[Info-vax] How to prevent ann account from being marked as an intruder?

Stephen Hoffman seaohveh at hoffmanlabs.invalid
Thu May 16 18:26:37 EDT 2019


On 2019-05-16 17:59:35 +0000, Bob said:

> Is there any way I can flag one specific VMS account to NEVER be 
> blocked as an intruder?
> 
> We have devices that auto log in. An occasional glitch will cause them 
> to keep trying with an incorrect username or password, locking them 
> out. Any way to prevent this from the VMS side?
> 
> Alpha 7.3-2

TL;DR:

nope.



Long answer:

This OpenVMS Alpha V7.3-2 configuration is badly down-revision, and 
with known security vulnerabilities.

I'm here going to infer that this configuration follows the usual 
pattern of many similar requests, and involves a network using telnet, 
or maybe DECnet CTERM, or maybe LAT connections for these remote 
clients.  If this follows the usual path, there's little reason to be 
concerned about intrusions and little reason to even enable break-in 
evasion and related.  There's no reason to even set and use passwords 
here. Any passwords here are a polite fiction at best as this system is 
probably using wide-open telnet or maybe DECnet CTERM or LAT for 
logins.  This configuration might bamboozle 
less-than-technically-knowledgeable management folks, and might fool a 
cursory audit.  But it's insecure.

Turn it all off.  All of the security.  Passwords, etc.  Turn it off.  
Seriously.  Document that for the folks in management certainly, but 
documenting the various security holes that exist here is a good idea 
regardless.  Management will certainly push back here and as they 
should, which then gives you to opportunity to suggest a supported 
OpenVMS version and supported and secure network connections.  This all 
to make management "own" the configuration, and to make sure you don't 
"own" the fallout should this all go sideways.
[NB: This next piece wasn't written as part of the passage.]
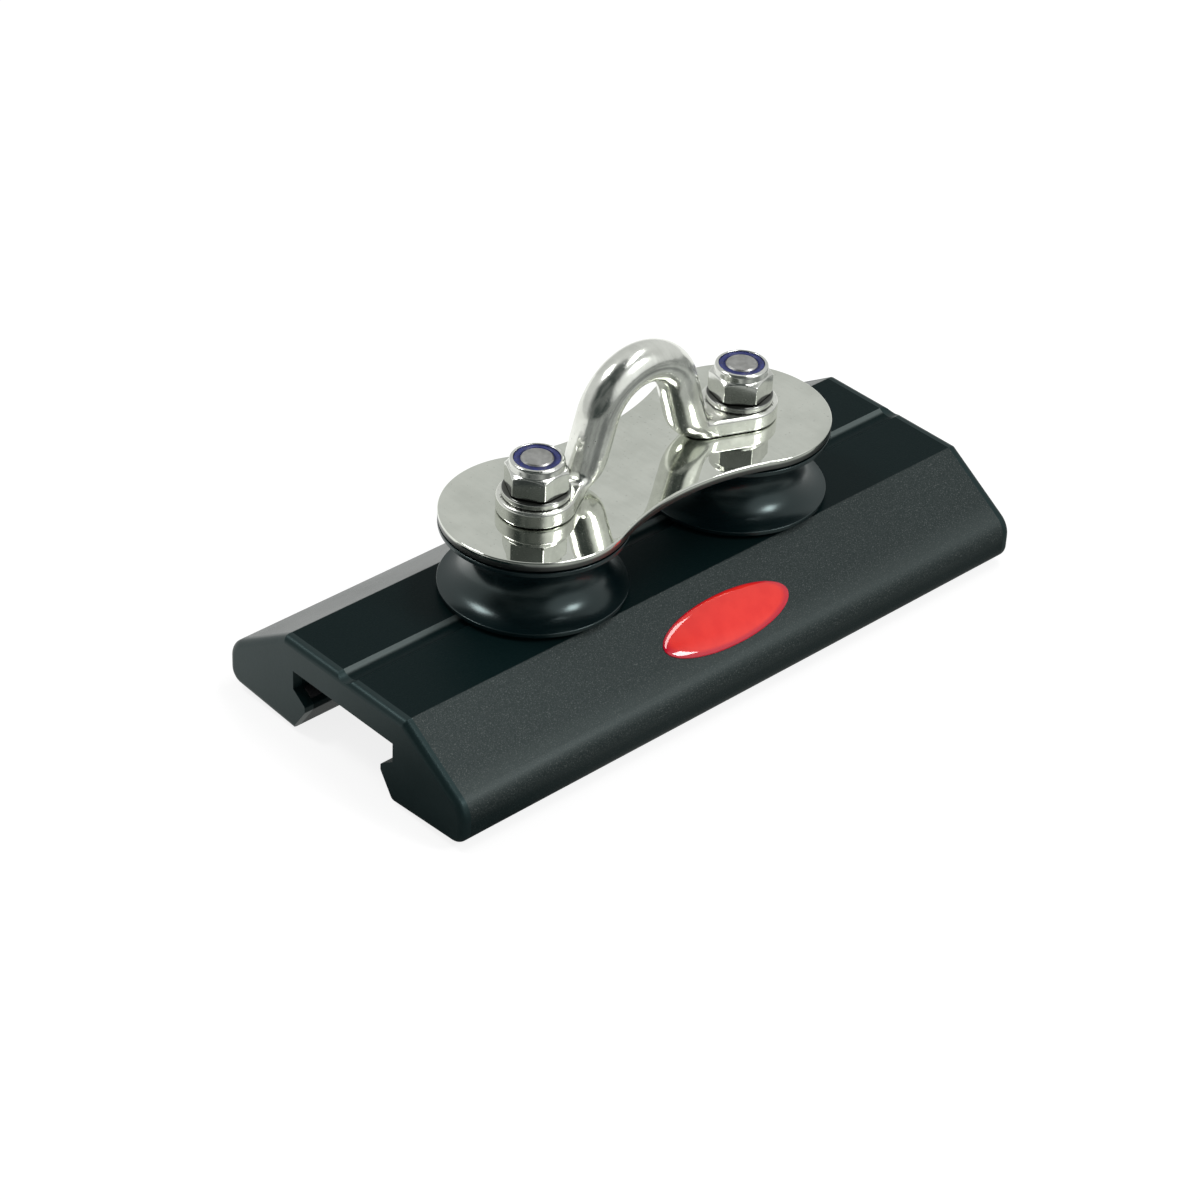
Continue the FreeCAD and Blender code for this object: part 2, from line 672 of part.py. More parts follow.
make_car_body()
make_end_cap("end_cap_left", -1)
make_end_cap("end_cap_right", 1)
for far, side in (("near", "-"), ("far", "")):
    make_slide_rod("slide_rod_upper_" + far, side, "upper_lane")
    make_slide_rod("slide_rod_lower_" + far, side, "lower_lane")
for end, x_rule in (("left", "-bolt_x"), ("right", "bolt_x")):
    make_axle_bolt("axle_bolt_" + end, x_rule)
    make_ring("sheave_spacer_" + end, x_rule, "bolt_hole", "spacer_radius", "body_height", "spacer_top")
    make_ring("sheave_bush_" + end, x_rule, "bolt_hole", "bush_radius", "spacer_top", "plate_base")
    make_sheave("sheave_" + end, x_rule)
    make_ring("nut_washer_" + end, x_rule, "bolt_hole", "washer_radius", "palm_top", "washer_top")
    make_lock_nut("lock_nut_" + end, x_rule, end + "_nut_turn")
    make_ring(
        "nut_insert_" + end,
        x_rule,
        "bolt_radius + thread_fit",
        "insert_radius",
        "nut_top - insert_sunk - insert_height",
        "nut_top - insert_sunk",
    )
make_top_plate()
make_bow()
make_badge()
doc.recompute()

# Every object has to be sound before anything is written
for item in doc.Objects:
    if "Invalid" in item.State or "Error" in item.State:
        raise RuntimeError("%s failed: %s" % (item.Name, item.State))
for piece in PIECES:
    if piece.Shape.isNull() or not piece.Shape.isValid() or piece.Shape.Volume <= 0:
        raise RuntimeError("%s has no sound shape" % piece.Label)
os.makedirs("parts", exist_ok=True)
for piece in PIECES:
    piece.Shape.exportStep("parts/%s.step" % piece.Label)
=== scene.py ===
import math
import bmesh
import bpy
import numpy as np
from mathutils import Matrix, Vector


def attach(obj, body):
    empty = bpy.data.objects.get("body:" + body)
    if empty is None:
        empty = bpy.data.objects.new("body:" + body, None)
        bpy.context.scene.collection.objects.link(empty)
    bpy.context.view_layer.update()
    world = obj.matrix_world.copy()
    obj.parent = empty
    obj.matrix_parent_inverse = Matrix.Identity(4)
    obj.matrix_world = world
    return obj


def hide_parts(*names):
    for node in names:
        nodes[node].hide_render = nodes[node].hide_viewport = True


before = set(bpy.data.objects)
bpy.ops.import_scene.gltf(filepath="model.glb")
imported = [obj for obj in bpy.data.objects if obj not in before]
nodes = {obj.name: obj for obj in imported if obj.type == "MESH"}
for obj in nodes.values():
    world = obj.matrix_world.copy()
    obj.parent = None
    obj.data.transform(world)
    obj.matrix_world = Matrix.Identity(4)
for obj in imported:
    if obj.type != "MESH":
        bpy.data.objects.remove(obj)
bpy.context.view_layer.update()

# The traveller car, dressed in the order it is put together. The sizes of its pieces are in millimetres,
# as a machinist would write them.


# ---- Viewpoint: high over the near left corner of the car, 0.83 m away, through a long lens.
# The camera leans a little to one side.
MM = 0.001
VIEW_TURN, VIEW_TILT, VIEW_LEAN = math.radians(-44.244), math.radians(35.141), math.radians(2.784)
VIEW_PLACE = (-478.55, -480.92, 482.87)
back = Vector((
    math.sin(VIEW_TURN) * math.cos(VIEW_TILT),
    -math.cos(VIEW_TURN) * math.cos(VIEW_TILT),
    math.sin(VIEW_TILT),
))
level = Vector((math.cos(VIEW_TURN), math.sin(VIEW_TURN), 0.0))
upright = back.cross(level)
across = level * math.cos(VIEW_LEAN) + upright * math.sin(VIEW_LEAN)
above = upright * math.cos(VIEW_LEAN) - level * math.sin(VIEW_LEAN)
viewpoint = bpy.data.objects.new("viewpoint", bpy.data.cameras.new("viewpoint"))
viewpoint.data.lens = 107.18
viewpoint.data.sensor_width = 36.0
viewpoint.data.clip_end = 50.0
viewpoint.matrix_world = Matrix.Translation(Vector(VIEW_PLACE) * MM) @ Matrix(
    (across, above, back)
).transposed().to_4x4()
bpy.context.scene.collection.objects.link(viewpoint)
bpy.context.scene.camera = viewpoint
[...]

You're apparently affiliated with an organization that is familiar with 
cloud-based security, with APTs, and with mobile and IoT security, so 
exactly none of the above should even be remotely surprising to you.
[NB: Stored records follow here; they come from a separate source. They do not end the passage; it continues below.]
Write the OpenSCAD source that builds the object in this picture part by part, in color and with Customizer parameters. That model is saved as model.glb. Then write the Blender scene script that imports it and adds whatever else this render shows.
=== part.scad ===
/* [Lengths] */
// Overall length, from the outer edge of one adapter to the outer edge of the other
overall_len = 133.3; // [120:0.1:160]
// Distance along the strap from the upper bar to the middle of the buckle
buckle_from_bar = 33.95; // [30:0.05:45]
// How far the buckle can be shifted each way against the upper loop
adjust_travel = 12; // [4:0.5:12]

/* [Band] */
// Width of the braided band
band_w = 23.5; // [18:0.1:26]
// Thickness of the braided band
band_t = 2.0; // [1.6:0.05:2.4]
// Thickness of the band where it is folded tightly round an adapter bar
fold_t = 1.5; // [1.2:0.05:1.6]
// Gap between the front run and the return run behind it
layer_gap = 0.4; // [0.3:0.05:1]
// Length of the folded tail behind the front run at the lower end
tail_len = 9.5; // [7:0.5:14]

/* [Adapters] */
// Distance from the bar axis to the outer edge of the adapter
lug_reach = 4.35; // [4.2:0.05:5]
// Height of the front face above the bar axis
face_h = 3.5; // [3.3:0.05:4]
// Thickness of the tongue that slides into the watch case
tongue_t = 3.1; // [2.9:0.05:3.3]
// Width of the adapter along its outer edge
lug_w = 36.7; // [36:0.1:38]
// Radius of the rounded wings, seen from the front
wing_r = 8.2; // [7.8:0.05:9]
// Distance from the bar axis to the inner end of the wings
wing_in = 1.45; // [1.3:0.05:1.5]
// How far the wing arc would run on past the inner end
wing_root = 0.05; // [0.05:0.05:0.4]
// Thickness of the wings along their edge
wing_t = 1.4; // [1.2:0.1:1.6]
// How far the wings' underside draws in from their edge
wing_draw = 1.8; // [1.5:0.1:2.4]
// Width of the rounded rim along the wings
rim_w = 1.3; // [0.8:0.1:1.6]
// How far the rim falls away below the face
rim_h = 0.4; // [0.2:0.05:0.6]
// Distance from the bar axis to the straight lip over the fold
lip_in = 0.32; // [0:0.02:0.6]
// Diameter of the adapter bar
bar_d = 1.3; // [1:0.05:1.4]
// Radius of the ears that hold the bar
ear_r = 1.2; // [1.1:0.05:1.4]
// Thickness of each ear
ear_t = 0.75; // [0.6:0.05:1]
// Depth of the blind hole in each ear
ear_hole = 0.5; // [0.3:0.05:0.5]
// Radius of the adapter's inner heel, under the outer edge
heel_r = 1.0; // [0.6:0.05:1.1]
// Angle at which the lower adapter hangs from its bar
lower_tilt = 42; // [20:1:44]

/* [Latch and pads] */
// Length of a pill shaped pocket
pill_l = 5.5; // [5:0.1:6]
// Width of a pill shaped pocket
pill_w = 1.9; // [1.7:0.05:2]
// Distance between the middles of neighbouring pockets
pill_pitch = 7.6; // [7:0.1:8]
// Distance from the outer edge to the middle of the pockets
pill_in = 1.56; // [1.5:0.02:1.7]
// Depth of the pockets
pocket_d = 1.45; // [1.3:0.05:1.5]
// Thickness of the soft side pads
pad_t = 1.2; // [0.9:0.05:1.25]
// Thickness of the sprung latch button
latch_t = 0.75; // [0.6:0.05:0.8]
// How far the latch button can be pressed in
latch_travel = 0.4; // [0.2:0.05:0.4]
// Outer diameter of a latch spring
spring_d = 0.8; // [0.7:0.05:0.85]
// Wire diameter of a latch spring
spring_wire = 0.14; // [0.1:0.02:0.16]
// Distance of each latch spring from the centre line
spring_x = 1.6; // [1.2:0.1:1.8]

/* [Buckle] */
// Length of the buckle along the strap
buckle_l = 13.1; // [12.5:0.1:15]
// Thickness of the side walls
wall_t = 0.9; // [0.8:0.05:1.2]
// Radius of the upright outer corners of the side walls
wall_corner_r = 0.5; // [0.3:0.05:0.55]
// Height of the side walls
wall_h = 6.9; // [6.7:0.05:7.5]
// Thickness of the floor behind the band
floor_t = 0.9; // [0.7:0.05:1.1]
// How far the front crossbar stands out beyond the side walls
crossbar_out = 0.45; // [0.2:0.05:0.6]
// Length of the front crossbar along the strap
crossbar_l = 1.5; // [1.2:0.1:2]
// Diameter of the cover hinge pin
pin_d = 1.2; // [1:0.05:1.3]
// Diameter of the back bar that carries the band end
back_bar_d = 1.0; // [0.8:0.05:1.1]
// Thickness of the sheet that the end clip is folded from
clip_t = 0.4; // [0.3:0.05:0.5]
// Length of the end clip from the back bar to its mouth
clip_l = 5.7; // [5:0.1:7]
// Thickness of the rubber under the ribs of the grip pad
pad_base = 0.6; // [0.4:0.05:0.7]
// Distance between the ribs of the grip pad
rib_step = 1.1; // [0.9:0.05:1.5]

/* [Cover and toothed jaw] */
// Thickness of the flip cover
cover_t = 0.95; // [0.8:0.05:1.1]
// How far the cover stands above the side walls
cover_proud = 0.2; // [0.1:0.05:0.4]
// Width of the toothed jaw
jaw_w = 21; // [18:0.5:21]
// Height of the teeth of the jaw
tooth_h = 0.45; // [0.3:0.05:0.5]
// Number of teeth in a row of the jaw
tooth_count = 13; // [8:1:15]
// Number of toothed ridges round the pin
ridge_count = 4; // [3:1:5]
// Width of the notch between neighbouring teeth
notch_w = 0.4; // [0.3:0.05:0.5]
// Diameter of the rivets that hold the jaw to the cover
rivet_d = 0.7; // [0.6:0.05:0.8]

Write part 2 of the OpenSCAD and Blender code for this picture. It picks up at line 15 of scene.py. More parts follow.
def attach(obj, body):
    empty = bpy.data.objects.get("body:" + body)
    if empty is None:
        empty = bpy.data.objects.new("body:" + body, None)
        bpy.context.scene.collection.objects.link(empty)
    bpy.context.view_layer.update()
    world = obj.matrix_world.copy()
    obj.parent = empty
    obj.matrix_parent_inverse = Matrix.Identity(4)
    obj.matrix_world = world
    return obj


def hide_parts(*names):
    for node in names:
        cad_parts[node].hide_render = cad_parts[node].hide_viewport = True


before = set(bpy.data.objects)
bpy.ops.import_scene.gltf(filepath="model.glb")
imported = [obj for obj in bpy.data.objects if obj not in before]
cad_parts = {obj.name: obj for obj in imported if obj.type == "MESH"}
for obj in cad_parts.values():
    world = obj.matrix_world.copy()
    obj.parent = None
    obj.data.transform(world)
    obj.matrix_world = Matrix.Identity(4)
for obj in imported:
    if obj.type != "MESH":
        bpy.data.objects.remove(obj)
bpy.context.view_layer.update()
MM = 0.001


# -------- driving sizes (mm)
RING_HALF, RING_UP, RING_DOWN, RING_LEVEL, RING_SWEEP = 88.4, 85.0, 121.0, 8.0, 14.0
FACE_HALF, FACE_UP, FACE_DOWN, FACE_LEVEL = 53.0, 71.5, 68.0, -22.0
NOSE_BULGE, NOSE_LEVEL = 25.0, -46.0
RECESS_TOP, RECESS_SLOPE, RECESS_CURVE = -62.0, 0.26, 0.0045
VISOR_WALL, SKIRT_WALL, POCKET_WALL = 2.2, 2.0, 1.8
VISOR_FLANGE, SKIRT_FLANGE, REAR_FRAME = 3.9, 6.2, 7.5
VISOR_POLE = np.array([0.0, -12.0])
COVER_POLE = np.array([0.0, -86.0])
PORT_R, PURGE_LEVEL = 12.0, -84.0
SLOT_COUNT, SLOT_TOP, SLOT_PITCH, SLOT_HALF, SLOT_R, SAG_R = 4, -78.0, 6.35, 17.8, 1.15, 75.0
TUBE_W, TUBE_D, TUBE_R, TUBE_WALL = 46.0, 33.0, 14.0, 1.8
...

As for the question and for any efforts toward pretend-security here or 
if this configuration is VPN'd and otherwise isolated and locked down 
(as is certainly possible, but also fairly rare among the folks posting 
similar questions), no, there is no per-user intrusion-disable setting 
available within OpenVMS.  That knob is either enabled or disabled.  
Some folks will run periodic DELETE /INTRUSION commands to clean up the 
mess.  Potential alternatives to this current (inferred) design include 
using the automatic login facility ALF and SYSALF file (SYSMAN> ALF 
ADD, etc).  That effectively establishes a proxy.  Or use ssh and 
certificates, assuming the clients support ssh—though OpenVMS Alpha 
V7.3-2 can't make secure ssh connections, and that'll cause 
compatibility problems when interoperating with newer clients.  Maybe 
use Kerberos with telnet, on the off chance that the clients support 
that.  Kerberos will reduce the cleartext-password chatter typical of 
telnet, CTERM, or LAT connections.  Yes, OpenVMS does have Kerberized 
telnet available, though that's fairly rarely used.  And the version of 
Kerberos is unsurprisingly old.  
http://h30266.www3.hpe.com/odl/i64os/opsys/vmsos84/BA554_90008/ch02s06.html 
 Or fix whatever causes the (presumed) storm of login failures, of 
course.

VSI OpenVMS V8.4-2L1 or—if EV6 or later—V8.4-2L2, is the upgrade path 
here, on the way to x86-64.  As is ssh, and/or TLS connections from 
and/or to the clients.

Lots of work updating this configuration pending too, if there's not a 
migration else-platform planned or underway.